C’était une promesse de campagne de la candidate Anne Hidalgo que d’augmenter la capacité des crématoriums parisiens. En juin 2019, le Conseil de Paris avait approuvé un contrat de délégation de service public confiant à la société privée SCF-Funecap la construction d’un « parc funéraire » semi-enterré porte de la Villette (XIXe) pour 2024, la rénovation du crématorium historique du Père-Lachaise (XXe) et l’exploitation de ces deux sites pour une durée de 30 ans. 

Attributaire depuis septembre 2019, la société SCF-Funecap, mastodonte du secteur funéraire, a été choisie par le Conseil de Paris, au détriment de la propre société anonyme d’économie mixte des pompes funèbres (SAEMPF) de la ville de Paris, dont l’offre avait été jugée moins satisfaisante.

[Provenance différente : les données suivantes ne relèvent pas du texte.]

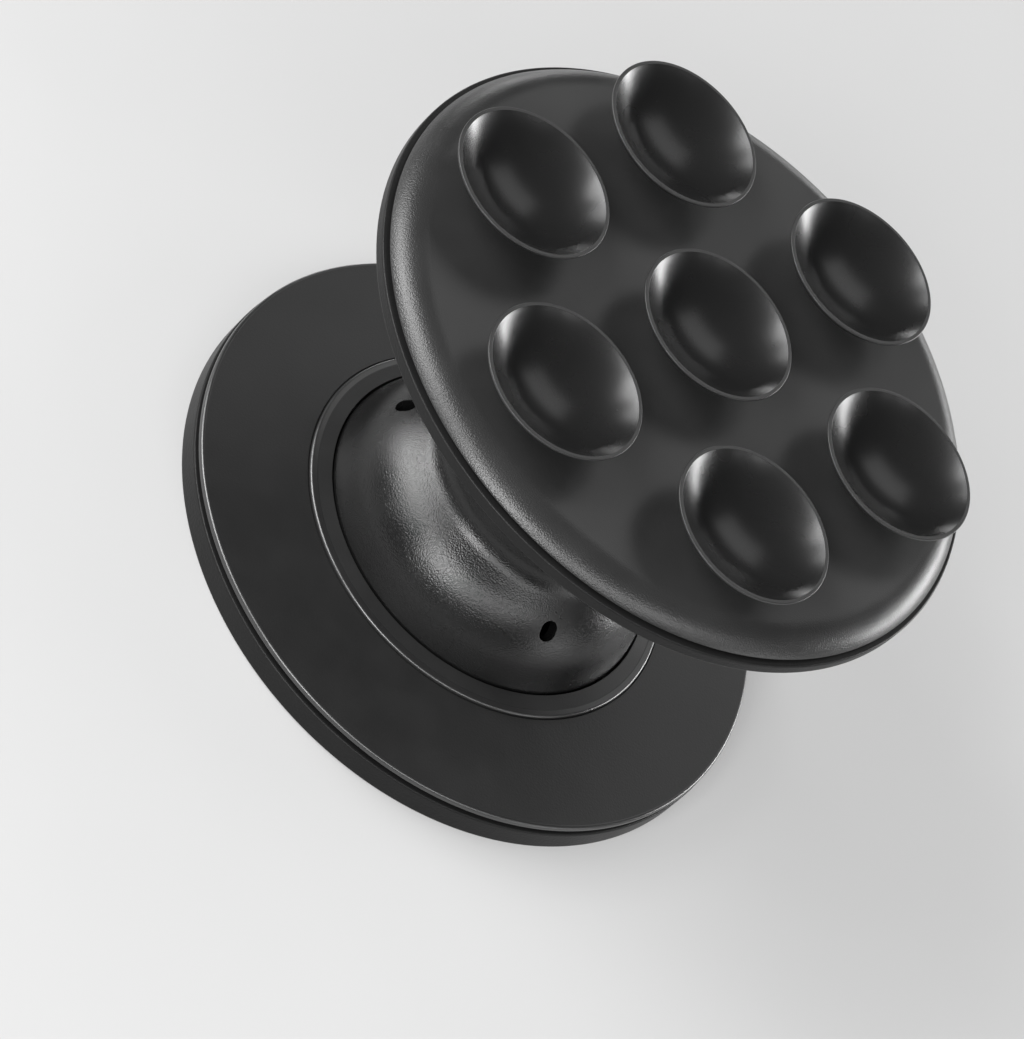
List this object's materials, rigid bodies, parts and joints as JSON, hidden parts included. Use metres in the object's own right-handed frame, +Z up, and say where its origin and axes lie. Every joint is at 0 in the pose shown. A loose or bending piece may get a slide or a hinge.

Cette décision a été vécue comme un coup violent par les opposants à la « privatisation » de ce crématorium historique, ceux-ci accusent même l’actuelle maire de Paris, Anne Hidalgo, de « marchandiser la mort », estimant que le service public funéraire est trop emblématique et sensible pour être géré par une entreprise privée.

« Privatisation des cendres » ou encore « Mort de la laïcité », les réactions politiques fusent tout azimut dans la presse. En effet, ce contrat implique des polémiques politiques brûlantes qu’il convient de dépoussiérer juridiquement. 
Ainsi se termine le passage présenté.